Note that antisemitic incidents, like other kinds of hate crime, are notoriously difficult to measure. Many victims do not report such crimes to the police. If they do, police authorities do not necessarily classify them as hate crimes. Reporting rates can vary from country to country and over time. While antisemitic incidents are recorded at the national level in a range of countries (see this useful overview by the EU’s Fundamental Rights Agency), varying registration criteria and categorization schemes makes cross-national comparison difficult.

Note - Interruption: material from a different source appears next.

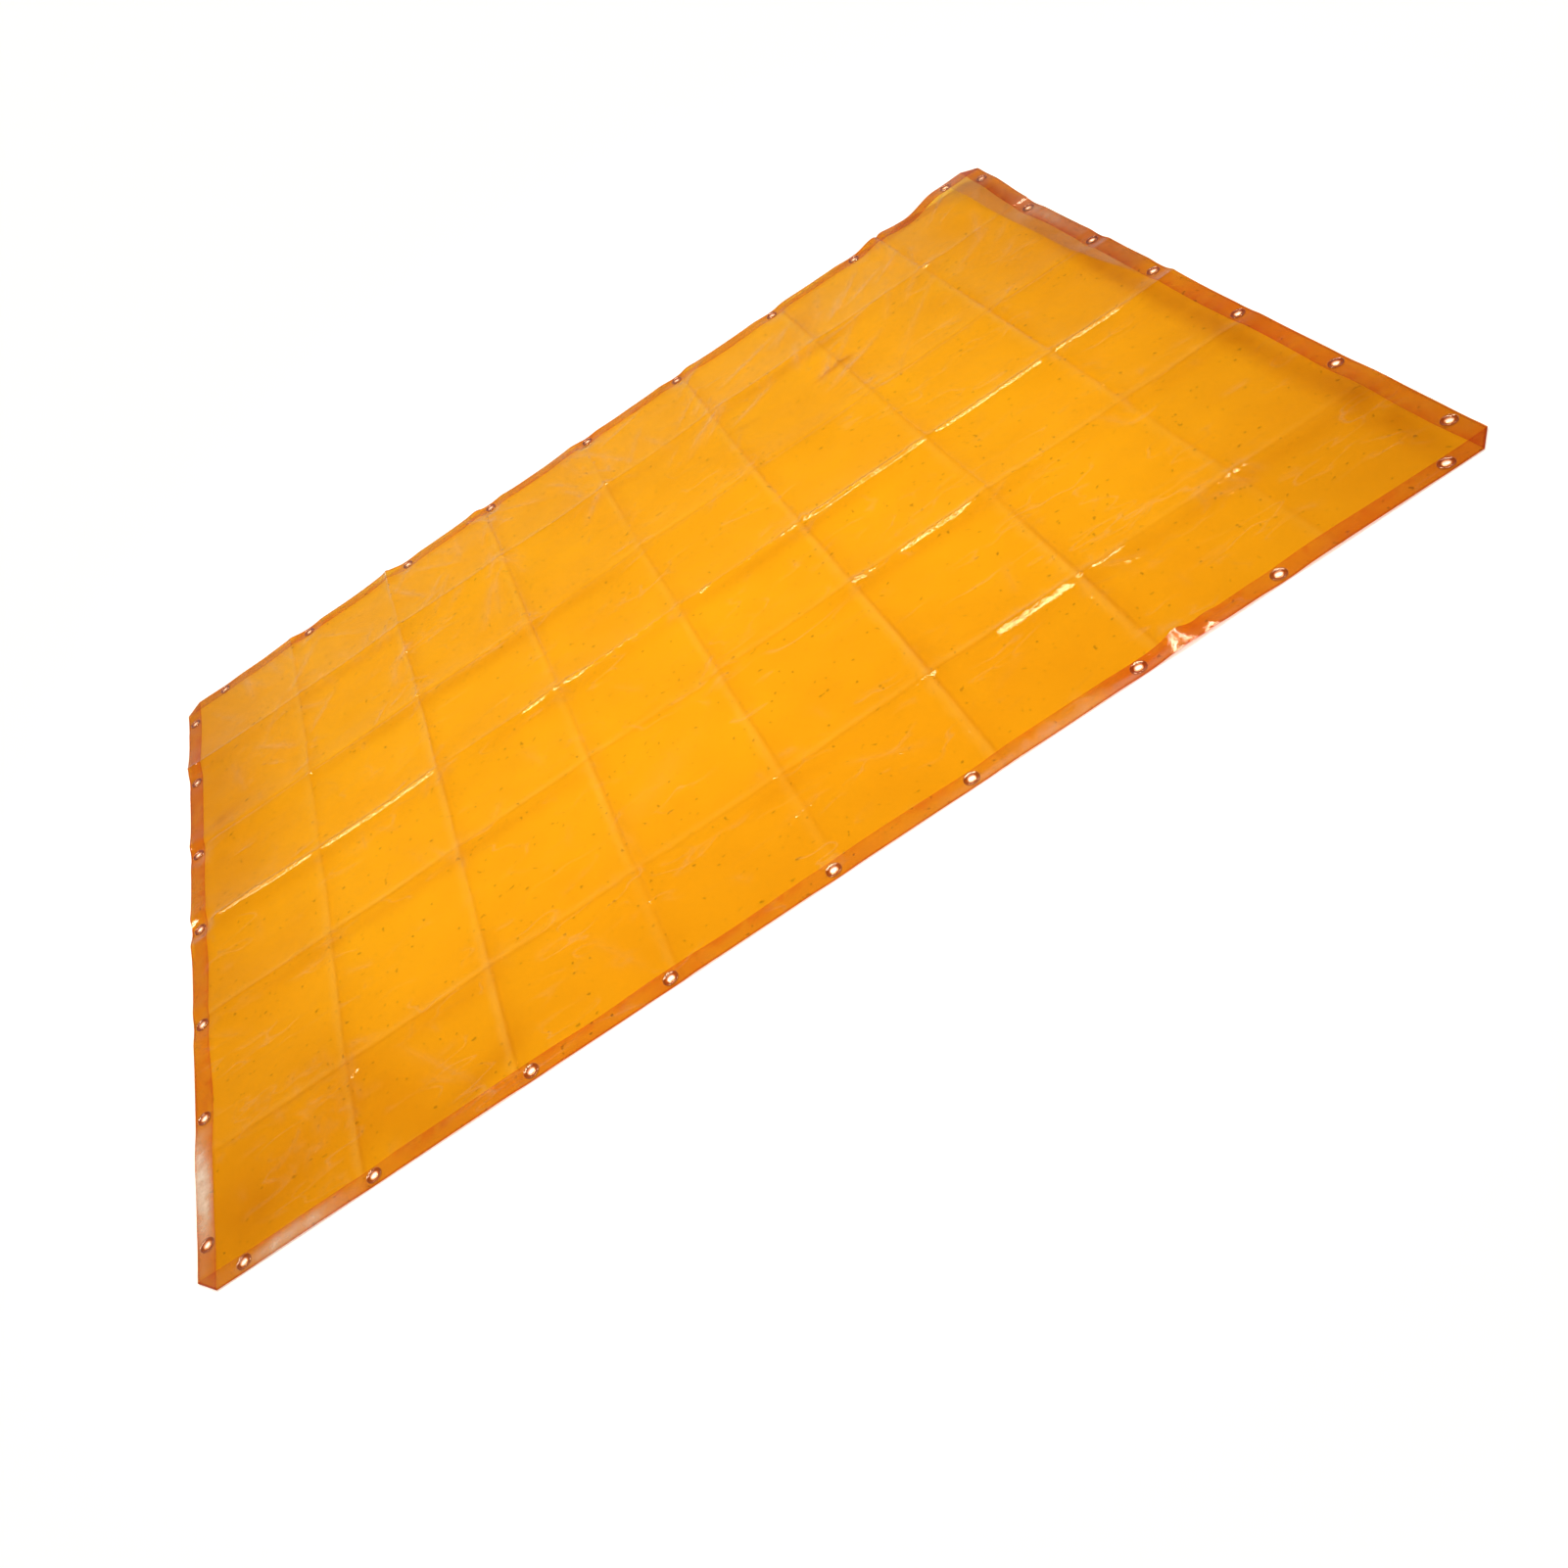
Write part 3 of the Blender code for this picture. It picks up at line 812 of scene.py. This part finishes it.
def mixed(tree, share, low, high):
    """Colour mix of two plain colours by a value."""
    node = add(tree, "ShaderNodeMix", data_type="RGBA")
    tree.links.new(share, node.inputs["Factor"])
    for socket in node.inputs:
        if socket.type == "RGBA":
            socket.default_value = (*(low if socket.name == "A" else high), 1)
    return next(s for s in node.outputs if s.type == "RGBA")


def calculated(tree, operation, *values, clamp=False):
    """A sum, product, power or the like of numbers and other nodes' values."""
    node = add(tree, "ShaderNodeMath", operation=operation, use_clamp=clamp)
    for socket, value in zip(node.inputs, values):
        if isinstance(value, float):
            socket.default_value = value
        else:
            tree.links.new(value, socket)
    return node.outputs[0]


def blended(tree, share, first, second):
    """A mix of two shaders by a number or a value."""
    node = add(tree, "ShaderNodeMixShader")
    if isinstance(share, float):
        node.inputs["Fac"].default_value = share
    else:
        tree.links.new(share, node.inputs["Fac"])
    tree.links.new(first, node.inputs[1])
    tree.links.new(second, node.inputs[2])
    return node.outputs[0]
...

The Kantor Center has used its own criteria and methodology to record incidents globally since 1989. Unfortunately, the selection criteria and recording practices are not entirely transparent. In some cases, Kantor figures diverge sharply from national-level reporting (e.g., in France the SPCJ recorded 151 incidents of violence, harassment, and desecration for 2019, but the Kantor report for that year reported (p. 197) just 41 incidents of this category). While the data on display here are certainly not a perfect reflection of what is going on “out there”, they can tell us something about overall trends.
Perpetrator perceptions
Two major European surveys of Jews were carried out in 2012 and 2018, utilizing convenience samples (N = 5847 in 2012 and 16395 in 2018). The resulting data yielded valuable insights about the receiving end of contemporary antisemitism. One section of the surveys dealt with perpetrators. Here, respondents who indicated they had experienced one or more incidents of antisemitic violence or harassment in the past five years were asked to identify the perpetrator(s) (in the case of the most serious incident) by selecting from a list of categories.